Only a number is wanted: how many lines in the listing contain the word "scene"?
----
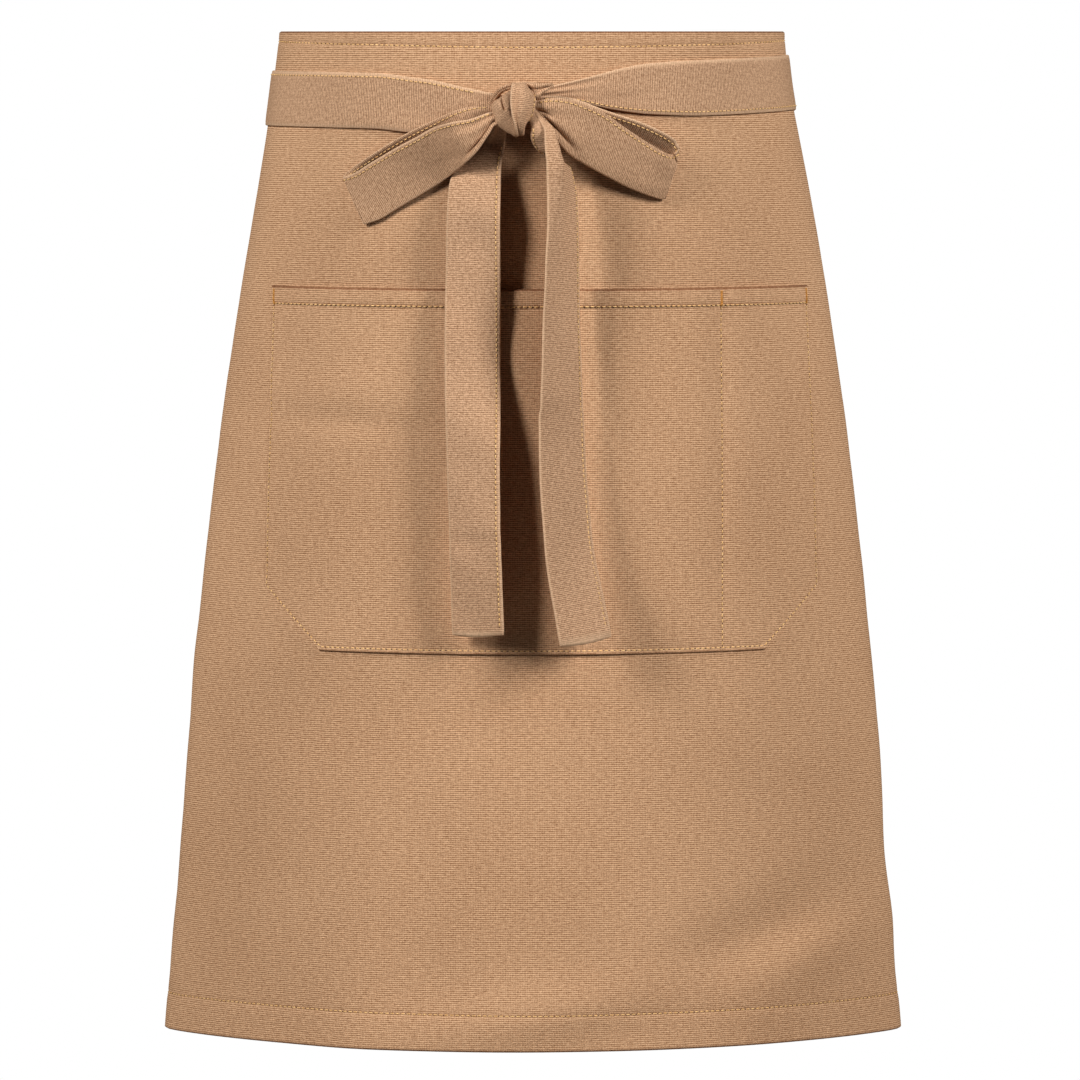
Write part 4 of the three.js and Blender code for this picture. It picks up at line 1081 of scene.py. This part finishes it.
for row in KNOT_LEDGES:
    start, end = np.array([row["x"], row["z"]]) * KNOT_HEIGHT, np.array([row["end_x"], row["end_z"]]) * KNOT_HEIGHT
    length = np.linalg.norm(end - start)
    way = (end - start) / length
    along = ((flat_x - start[0]) * way[0] + (flat_z - start[1]) * way[1]) / length
    beside = -(flat_x - start[0]) * way[1] + (flat_z - start[1]) * way[0]
    beside = beside - row["bow"] * KNOT_HEIGHT * np.sin(np.clip(along, 0, 1) * math.pi)
    within = step_up(along, -0.04, 0.05) * (1 - step_up(along, 1.04, 0.05)) * facing_us
    ledge = row["ledge"] * step_up(beside, 0, 0.18) * bump(beside, 9) - row["groove"] * bump(beside + 0.5, 0.9)
    depth += within * ledge
knot_middle = knot_centre + (0, 0, 1.6)
shaped = np.stack([flat_x, -depth, flat_z], axis=1) + knot_middle
knot.data.vertices.foreach_set("co", (shaped * MM).ravel())
layer = knot.data.uv_layers.active or knot.data.uv_layers.new()
layer.name = "cloth"
corner = np.empty(len(knot.data.loops), np.int32)
knot.data.loops.foreach_get("vertex_index", corner)
polar = np.arccos(np.clip(-ball[:, 1], -1, 1)) * KNOT_HEIGHT / 2
bearing = np.radians(bearing + 20)
wrap = np.stack([polar * np.cos(bearing), polar * np.sin(bearing)], axis=1) * MM
layer.data.foreach_set("uv", wrap[corner].ravel())
knot.data.polygons.foreach_set("use_smooth", [True] * len(knot.data.polygons))
hand_over(knot, tie_canvas, "knot")

# %% The band over the knot's front, and the strap that passes behind it
FRONT_WRAP = [
    dict(x=0.2, z=0.36, out=-0.05, lean=14, wide=0.44),
    dict(x=0.2, z=0.465, out=0.1, lean=14, wide=0.44),
    dict(x=0.195, z=0.45, out=0.26, lean=12, wide=0.45),
    dict(x=0.18, z=0.34, out=0.37, lean=8, wide=0.46),
    dict(x=0.168, z=0.18, out=0.42, lean=2, wide=0.45),
    dict(x=0.165, z=0, out=0.44, lean=-4, wide=0.41),
    dict(x=0.165, z=-0.18, out=0.42, lean=-10, wide=0.32),
    dict(x=0.155, z=-0.34, out=0.34, lean=-18, wide=0.23),
    dict(x=0.15, z=-0.42, out=0.2, lean=-26, wide=0.18),
    dict(x=0.14, z=-0.42, out=0, lean=-26, wide=0.15),
]
COLLAR = [
    dict(x=-0.45, z=0.08, out=-0.26, lean=30, wide=0.08),
    dict(x=-0.37, z=0.24, out=-0.2, lean=38, wide=0.09),
    dict(x=-0.22, z=0.4, out=-0.1, lean=58, wide=0.08),
    dict(x=0.02, z=0.47, out=-0.06, lean=84, wide=0.09),
    dict(x=0.24, z=0.44, out=0.04, lean=92, wide=0.17),
    dict(x=0.42, z=0.36, out=0.14, lean=95, wide=0.3),
    dict(x=0.56, z=0.42, out=0.12, lean=98, wide=0.17),
    dict(x=0.71, z=0.48, out=0.02, lean=94, wide=0.04),
]


def knot_band(name, table, dents=None):
    """A band of strap round the knot, from a table of shares of the knot's height."""
    row = walk(table, 80)
    lean = np.radians(row["lean"])
    offset = np.stack([row["x"], -row["out"], row["z"]], axis=1) * KNOT_HEIGHT
    wide = np.stack([np.cos(lean), 0 * lean, -np.sin(lean)], axis=1)
    sheet = strap_sheet(knot_middle + offset, wide, row["wide"] * KNOT_HEIGHT / TIE_WIDTH, 1, dents)
    return hand_over(cloth_piece(name, sheet[0], sheet[1], sheet[2]), tie_canvas, "knot"), sheet


def wrap_dents(travelled, share):
    """The wrap's right side, which turns back round the knot, and a slight hollow along its left edge."""
    turned_back = -0.21 * KNOT_HEIGHT * (np.clip(share + 0.05, 0, 0.55) / 0.55) ** 2.3
    return turned_back + 0.35 * np.sin(travelled / 3.1 + 5 * share) * bump(share + 0.1, 0.3)


knot_band("strap_collar", COLLAR)
_, wrap = knot_band("strap_front_wrap", FRONT_WRAP, wrap_dents)

# %% Stitches along the straps, and the crossed boxes that hold the ties' ends
def sewn_box(side):
    """A stitched box with a cross in it, on the end of the tie that covers the panel's back corner."""
    near, far = side * (HALF_WIDTH - TIE_OVERLAP + 5), side * (HALF_WIDTH - 4)
    middle = 0.36 * KNOT_DROP
    above, below = middle - TIE_WIDTH / 2 + 4, middle + TIE_WIDTH / 2 - 4
    ends = [(near, above, far, above), (far, above, far, below), (far, below, near, below), (near, below, near, above),
            (near, above, far, below), (near, below, far, above)]
    over = LAYER_GAP + TIE_THICKNESS
    share = np.linspace(0, 1, 12)
    return [
        panel_line(a + (c - a) * share, b + (d - b) * share, lambda across, drop: 0 * across, over) for a, b, c, d in ends
    ]


for name, side in (("left_tie", 1), ("right_tie", -1)):
    stitch_row("stitches_" + name, [strap_lines[name], *sewn_box(side)], thread, pitch=3.0)
for name, (outer, inner, flat, line_out, line_in, normal) in bow.items():
    keep = slice(14, -14) if "loop" in name else slice(24, -2)
    lines = [(line_out[keep], normal[keep]), (line_in[keep], -normal[keep])]
    stitch_row("stitches_" + name, lines, thread, pitch=3.0)
stitch_row("stitches_front_wrap", [(wrap[3][18:60], wrap[5][18:60])], thread, pitch=3.0)

# %% [markdown]
# ## Light and camera
# Two large softboxes stand left and right of the camera. Between the hanging ends both are blocked, which
# gives the one almost black shadow in the picture, while the cloth outside it is evenly lit. The camera is
# far away with a long lens, level with the top fold, so that the fold is a straight line and the hem bows.


# %% Softboxes, world and floor
def softbox(name, azimuth, elevation, distance, size, power, colour=(1, 1, 1), aim=(0, 0, -0.2), spread=60):
    """An area light on a circle round the apron. Azimuth 0 is at the camera, positive to its right."""
    light = bpy.data.lights.new(name, "AREA")
    light.shape = "RECTANGLE"
    light.size, light.size_y = size
    light.energy = power
    light.color = colour
    light.spread = math.radians(spread)
    lamp = bpy.data.objects.new(name, light)
    turn, rise = math.radians(azimuth), math.radians(elevation)
    reach = distance * math.cos(rise)
    lamp.location = (reach * math.sin(turn) + aim[0], -reach * math.cos(turn) + aim[1], distance * math.sin(rise) + aim[2])
    to = np.array(aim) - np.array(lamp.location)
    lamp.rotation_euler = (math.atan2(math.hypot(to[0], to[1]), -to[2]), 0, math.atan2(to[1], to[0]) - math.pi / 2)
    bpy.context.scene.collection.objects.link(lamp)
    return lamp


softbox("key_left", -51, 27, 3.0, (0.6, 1.3), 11.2)
softbox("key_right", 51, 27, 3.0, (0.6, 1.3), 10.9)
softbox("fill_behind", 180, 30, 3.0, (1.6, 1.2), 3)

world = bpy.data.worlds.new("white_room")
bpy.context.scene.world = world
world.use_nodes = True
world.node_tree.nodes.clear()
seen = add_node(world.node_tree, "ShaderNodeLightPath").outputs["Is Camera Ray"]
room = add_node(world.node_tree, "ShaderNodeBackground", Strength=0.01)
backdrop = add_node(world.node_tree, "ShaderNodeBackground", Strength=1.0)
for shade in (room, backdrop):
    shade.inputs["Color"].default_value = (1, 1, 1, 1)
mixed = add_node(world.node_tree, "ShaderNodeMixShader", {0: seen, 1: room.outputs[0], 2: backdrop.outputs[0]})
add_node(world.node_tree, "ShaderNodeOutputWorld", {"Surface": mixed.outputs[0]})

bpy.ops.object.select_all(action="DESELECT")
bpy.ops.mesh.primitive_cylinder_add(vertices=96, radius=1.1, depth=0.02, location=(0, 0, -1.05))
ground = bpy.context.object
ground.name = "pale_floor"
floor_paint, floor_tree, floor_shader = new_material("matt_white_floor_paint")
mottle = add_node(floor_tree, "ShaderNodeTexNoise", {"Vector": add_node(floor_tree, "ShaderNodeTexCoord").outputs["Object"]}, Scale=3.0)
tint = add_node(floor_tree, "ShaderNodeValToRGB", {"Fac": mottle.outputs["Fac"]})
tint.color_ramp.elements[0].color = linear("#EBE4DA")
tint.color_ramp.elements[1].color = linear("#F2ECE4")
floor_tree.links.new(tint.outputs["Color"], floor_shader.inputs["Base Color"])
floor_shader.inputs["Roughness"].default_value = 0.9
ground.data.materials.append(floor_paint)

# %% Camera
PICTURE = 1080
FOCAL_PIXELS = 7495
PITCH = 3.872
lens = bpy.data.cameras.new("long_lens")
lens.sensor_width = 36
lens.lens = FOCAL_PIXELS / PICTURE * lens.sensor_width
lens.clip_end = 50
camera = bpy.data.objects.new("camera", lens)
camera.location = (0.0044, -(WAIST_FRONT * MM + 4.4), 0)
camera.rotation_euler = (math.radians(90 - PITCH), 0, 0)
bpy.context.scene.collection.objects.link(camera)
bpy.context.scene.camera = camera
bpy.context.scene.view_settings.view_transform = "Standard"
bpy.context.scene.view_settings.look = "None"
bpy.context.scene.view_settings.gamma = 0.86
print("lens in mm:", round(lens.lens, 1))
----
Final result
8